Take all the material and copy it exactly.

┄┄┄┄┄┄

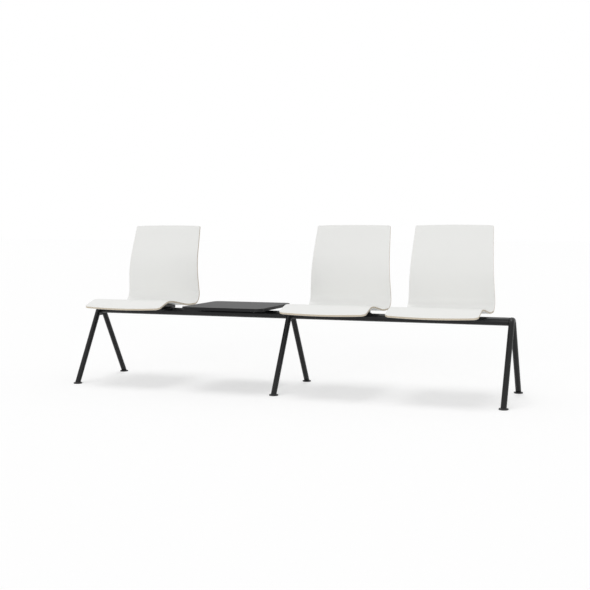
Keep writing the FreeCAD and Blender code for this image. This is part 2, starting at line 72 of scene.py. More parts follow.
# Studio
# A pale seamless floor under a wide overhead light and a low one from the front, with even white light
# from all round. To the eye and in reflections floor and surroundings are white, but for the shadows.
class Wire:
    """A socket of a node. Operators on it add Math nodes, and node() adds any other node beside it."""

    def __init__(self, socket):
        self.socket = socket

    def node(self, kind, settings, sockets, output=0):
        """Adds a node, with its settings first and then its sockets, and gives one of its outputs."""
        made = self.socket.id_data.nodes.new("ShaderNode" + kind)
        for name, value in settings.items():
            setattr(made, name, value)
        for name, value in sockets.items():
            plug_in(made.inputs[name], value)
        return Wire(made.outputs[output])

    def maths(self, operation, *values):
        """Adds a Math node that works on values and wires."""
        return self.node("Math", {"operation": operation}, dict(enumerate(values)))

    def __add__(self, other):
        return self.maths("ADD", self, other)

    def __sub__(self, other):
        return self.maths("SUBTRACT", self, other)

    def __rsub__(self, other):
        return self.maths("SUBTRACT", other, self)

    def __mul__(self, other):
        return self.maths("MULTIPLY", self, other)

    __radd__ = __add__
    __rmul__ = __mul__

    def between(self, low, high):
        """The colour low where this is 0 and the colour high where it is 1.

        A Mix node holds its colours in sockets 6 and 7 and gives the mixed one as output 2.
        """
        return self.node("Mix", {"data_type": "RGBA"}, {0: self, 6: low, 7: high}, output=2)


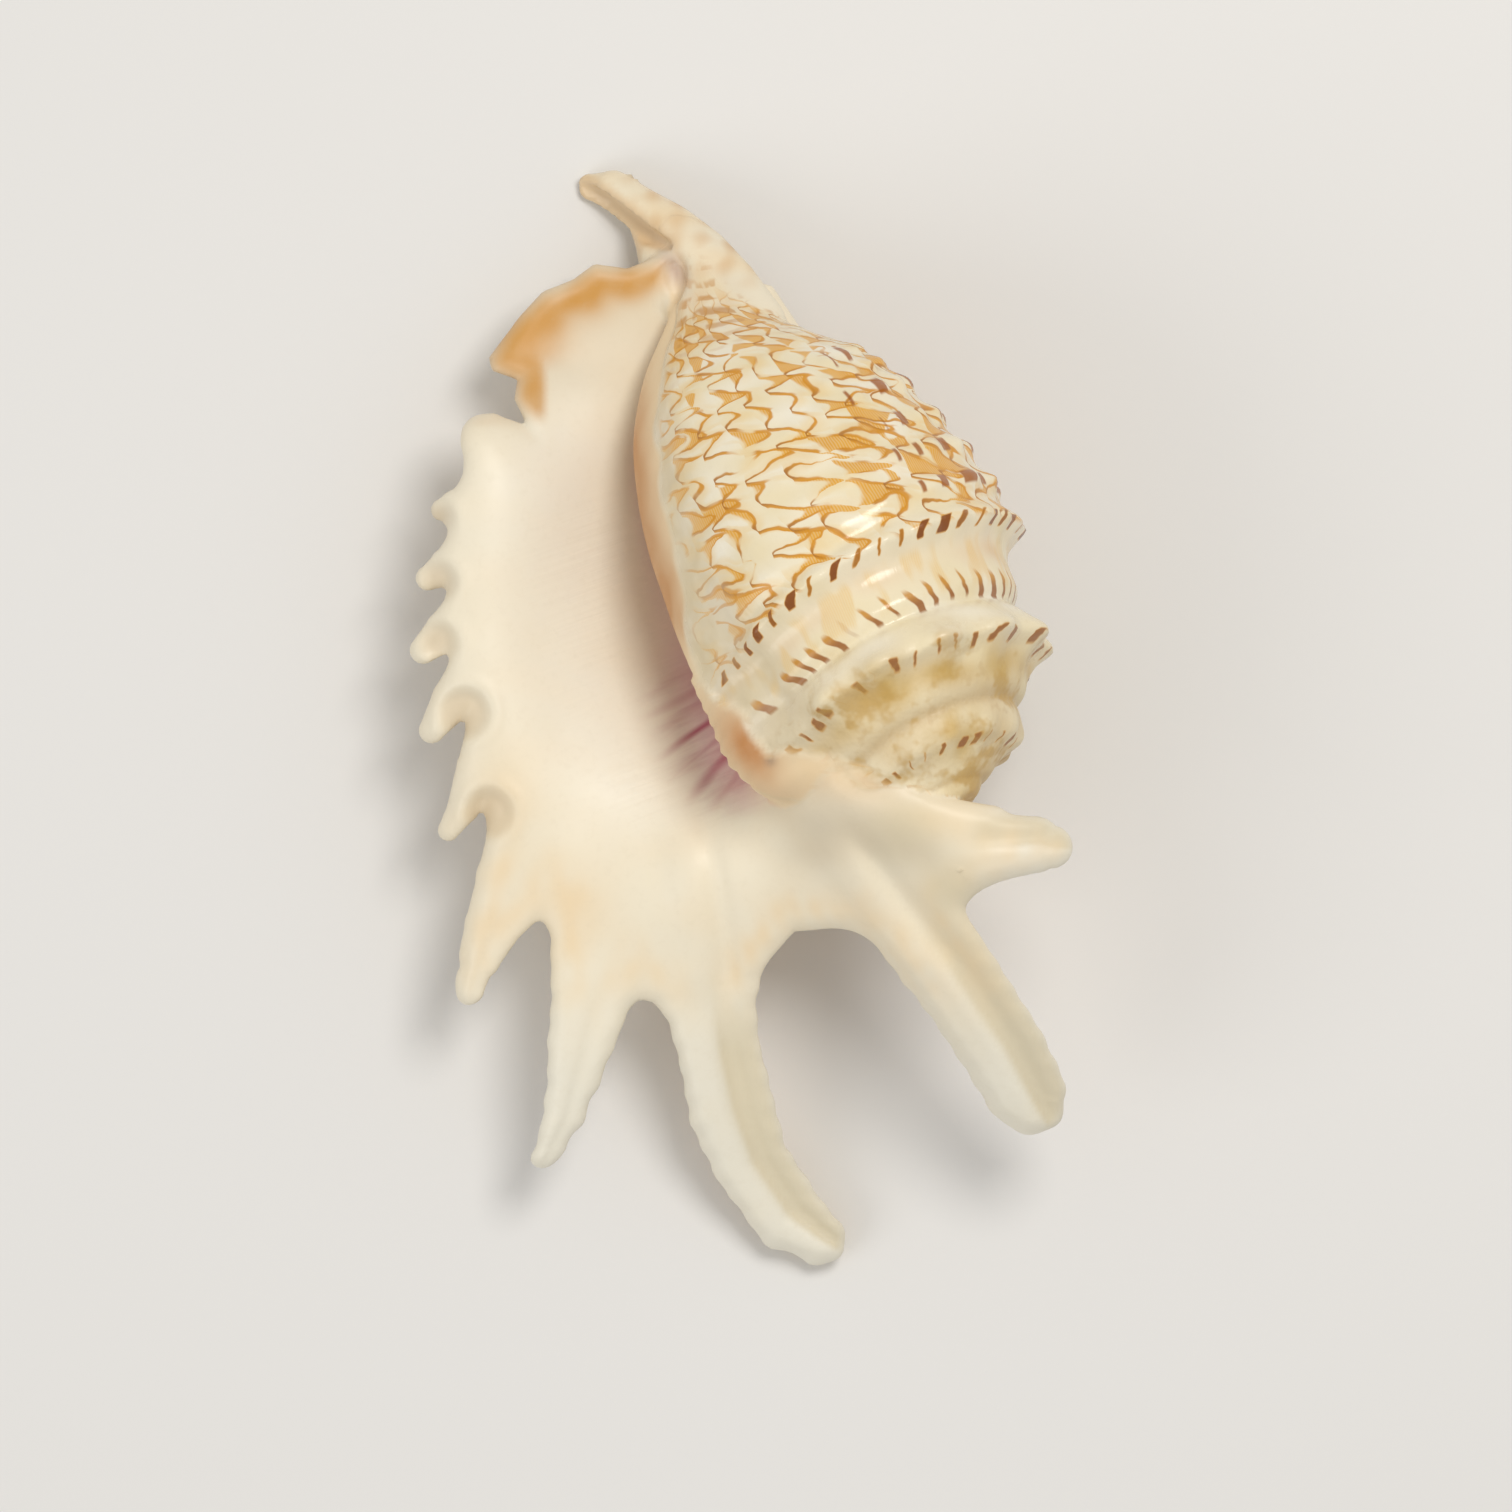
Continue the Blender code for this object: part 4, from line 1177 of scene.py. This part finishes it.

┄┄┄┄┄┄

Response to this exercise ▸
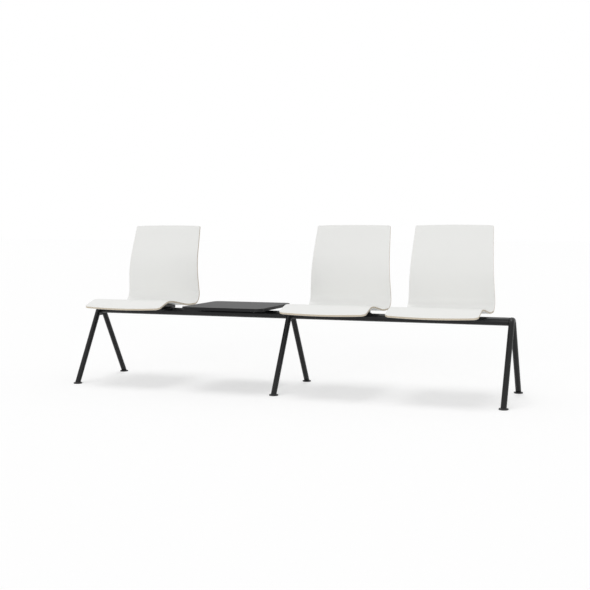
Keep writing the FreeCAD and Blender code for this image. This is part 2, starting at line 72 of scene.py. More parts follow.
# Studio
# A pale seamless floor under a wide overhead light and a low one from the front, with even white light
# from all round. To the eye and in reflections floor and surroundings are white, but for the shadows.
class Wire:
    """A socket of a node. Operators on it add Math nodes, and node() adds any other node beside it."""

    def __init__(self, socket):
        self.socket = socket

    def node(self, kind, settings, sockets, output=0):
        """Adds a node, with its settings first and then its sockets, and gives one of its outputs."""
        made = self.socket.id_data.nodes.new("ShaderNode" + kind)
        for name, value in settings.items():
            setattr(made, name, value)
        for name, value in sockets.items():
            plug_in(made.inputs[name], value)
        return Wire(made.outputs[output])

    def maths(self, operation, *values):
        """Adds a Math node that works on values and wires."""
        return self.node("Math", {"operation": operation}, dict(enumerate(values)))

    def __add__(self, other):
        return self.maths("ADD", self, other)

    def __sub__(self, other):
        return self.maths("SUBTRACT", self, other)

    def __rsub__(self, other):
        return self.maths("SUBTRACT", other, self)

    def __mul__(self, other):
        return self.maths("MULTIPLY", self, other)

    __radd__ = __add__
    __rmul__ = __mul__

    def between(self, low, high):
        """The colour low where this is 0 and the colour high where it is 1.

        A Mix node holds its colours in sockets 6 and 7 and gives the mixed one as output 2.
        """
        return self.node("Mix", {"data_type": "RGBA"}, {0: self, 6: low, 7: high}, output=2)


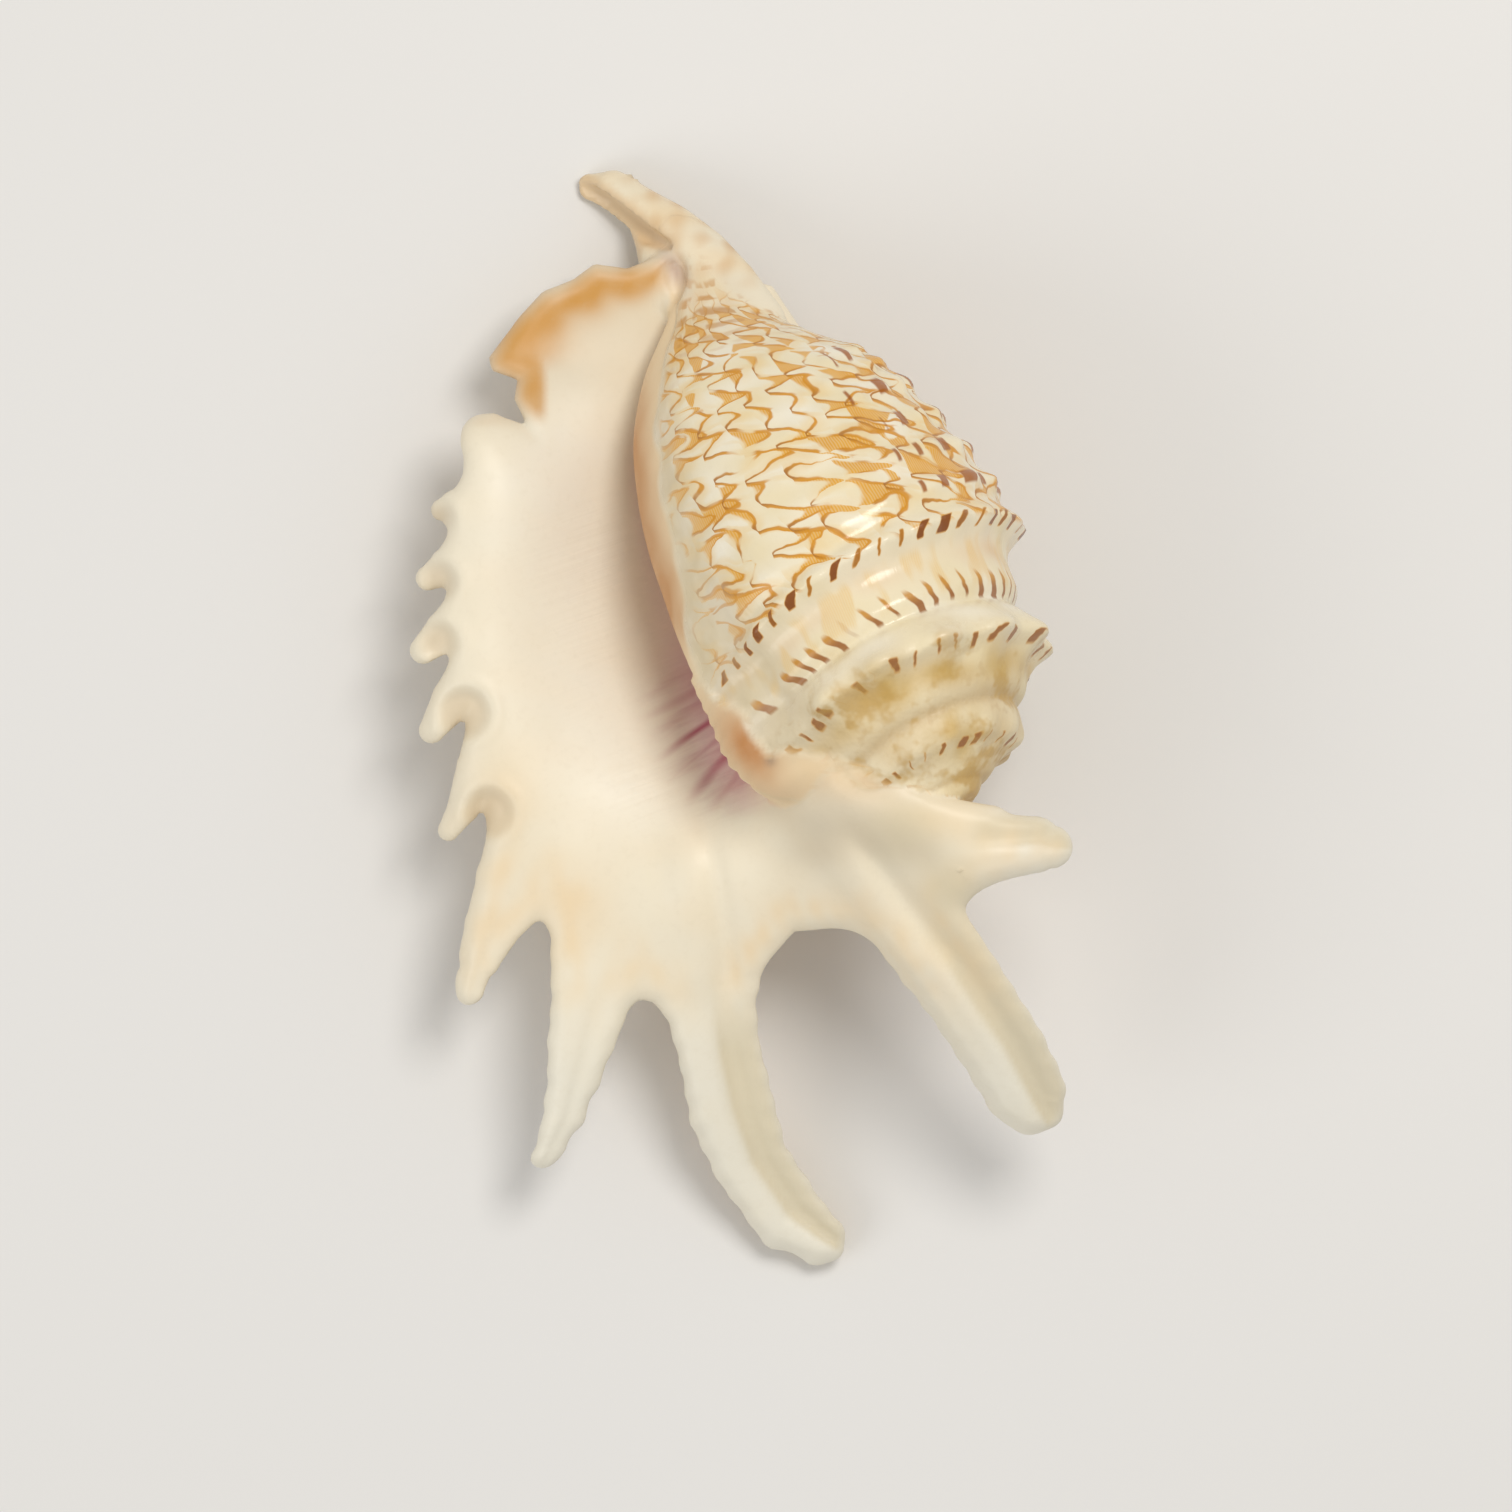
Continue the Blender code for this object: part 4, from line 1177 of scene.py. This part finishes it.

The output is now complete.